* [The task]:
Output the data exactly, with every line intact.

* [Stored data]:
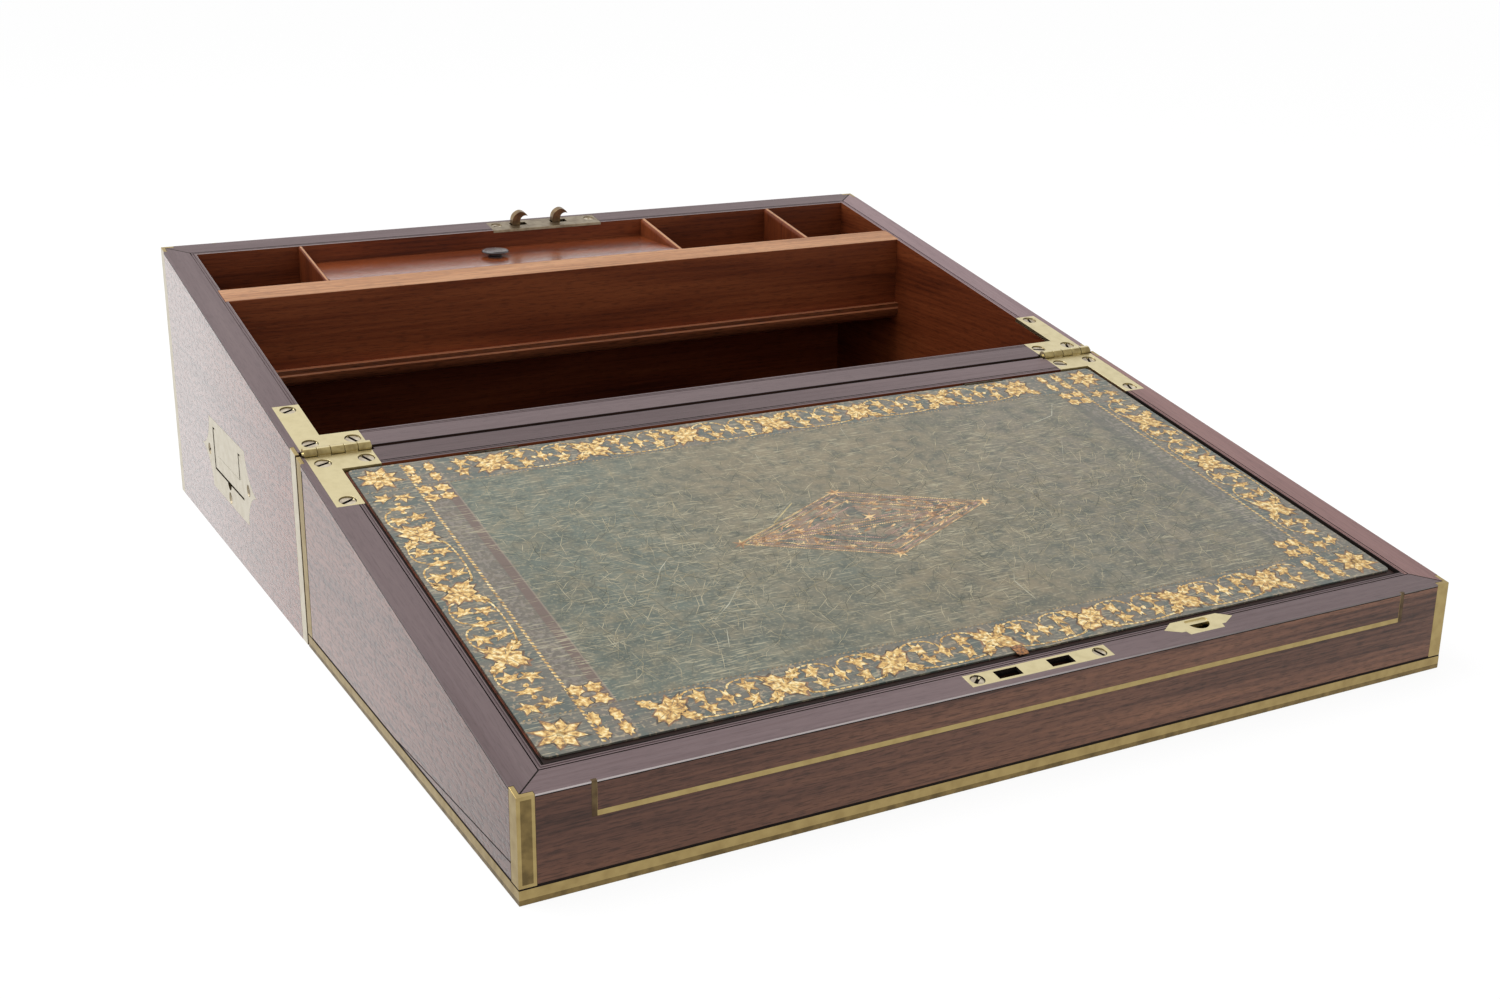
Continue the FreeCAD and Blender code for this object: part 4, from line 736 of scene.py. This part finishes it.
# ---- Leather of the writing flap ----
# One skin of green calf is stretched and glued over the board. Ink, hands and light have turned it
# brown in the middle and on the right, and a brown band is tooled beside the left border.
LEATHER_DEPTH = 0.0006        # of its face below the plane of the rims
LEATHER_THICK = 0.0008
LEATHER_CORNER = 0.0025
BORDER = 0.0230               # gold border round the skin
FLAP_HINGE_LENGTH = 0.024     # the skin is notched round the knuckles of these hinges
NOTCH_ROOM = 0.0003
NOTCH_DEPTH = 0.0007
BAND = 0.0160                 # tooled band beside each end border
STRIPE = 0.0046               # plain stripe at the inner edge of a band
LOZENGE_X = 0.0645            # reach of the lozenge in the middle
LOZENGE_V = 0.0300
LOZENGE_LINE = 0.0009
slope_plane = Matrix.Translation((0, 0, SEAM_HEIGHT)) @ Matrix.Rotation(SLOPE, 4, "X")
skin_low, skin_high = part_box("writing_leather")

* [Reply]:
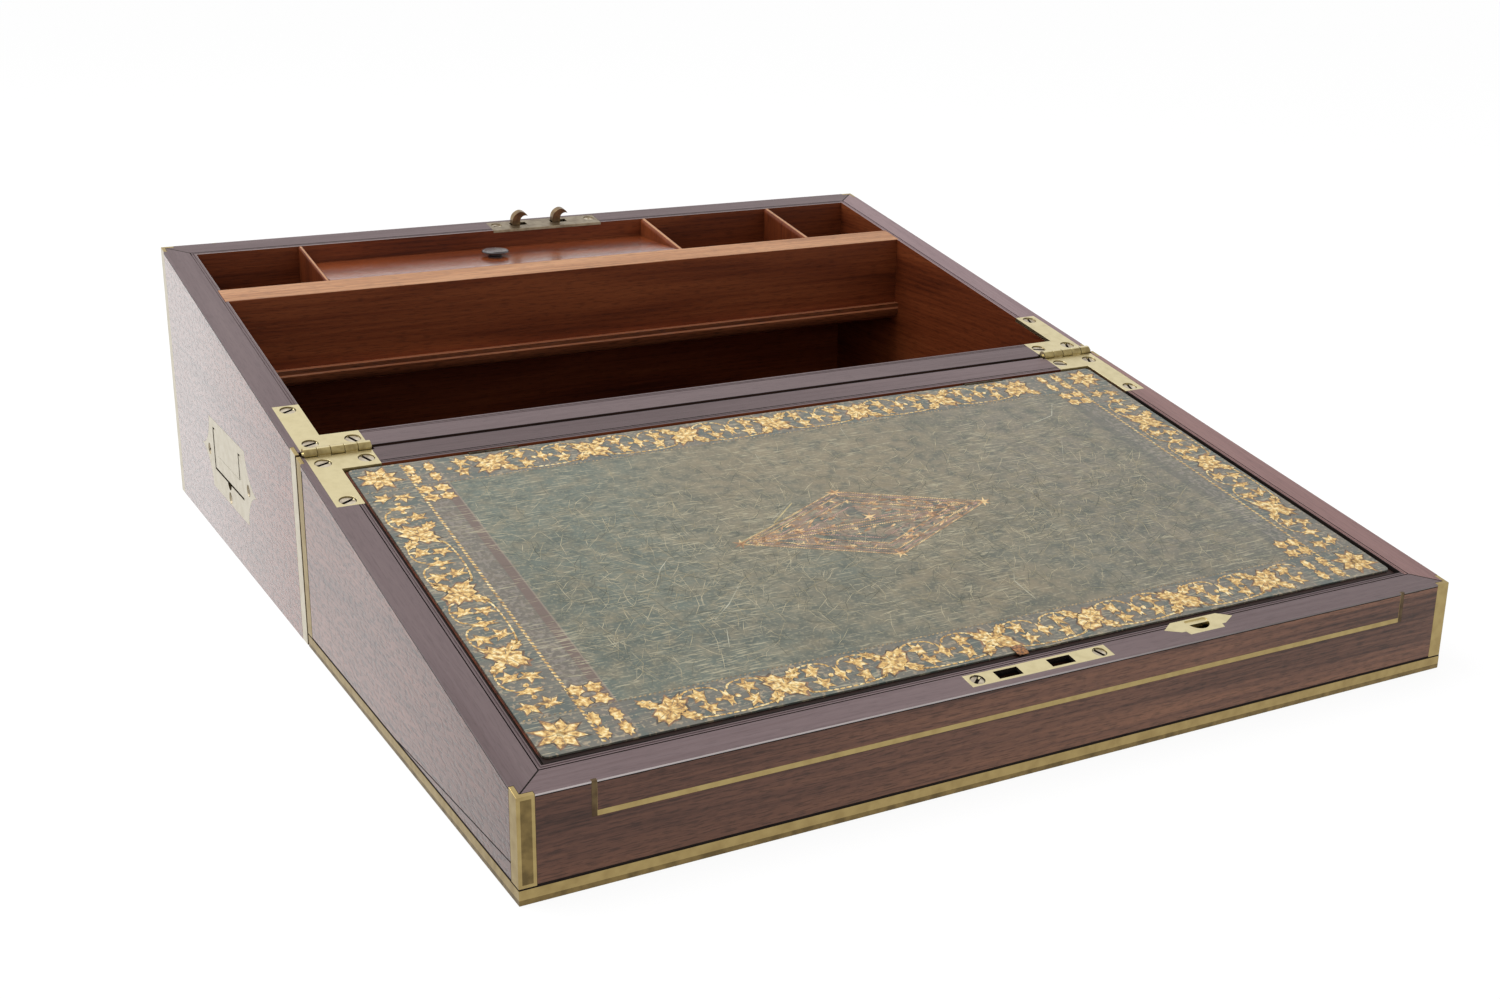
Continue the FreeCAD and Blender code for this object: part 4, from line 736 of scene.py. This part finishes it.
# ---- Leather of the writing flap ----
# One skin of green calf is stretched and glued over the board. Ink, hands and light have turned it
# brown in the middle and on the right, and a brown band is tooled beside the left border.
LEATHER_DEPTH = 0.0006        # of its face below the plane of the rims
LEATHER_THICK = 0.0008
LEATHER_CORNER = 0.0025
BORDER = 0.0230               # gold border round the skin
FLAP_HINGE_LENGTH = 0.024     # the skin is notched round the knuckles of these hinges
NOTCH_ROOM = 0.0003
NOTCH_DEPTH = 0.0007
BAND = 0.0160                 # tooled band beside each end border
STRIPE = 0.0046               # plain stripe at the inner edge of a band
LOZENGE_X = 0.0645            # reach of the lozenge in the middle
LOZENGE_V = 0.0300
LOZENGE_LINE = 0.0009
slope_plane = Matrix.Translation((0, 0, SEAM_HEIGHT)) @ Matrix.Rotation(SLOPE, 4, "X")
skin_low, skin_high = part_box("writing_leather")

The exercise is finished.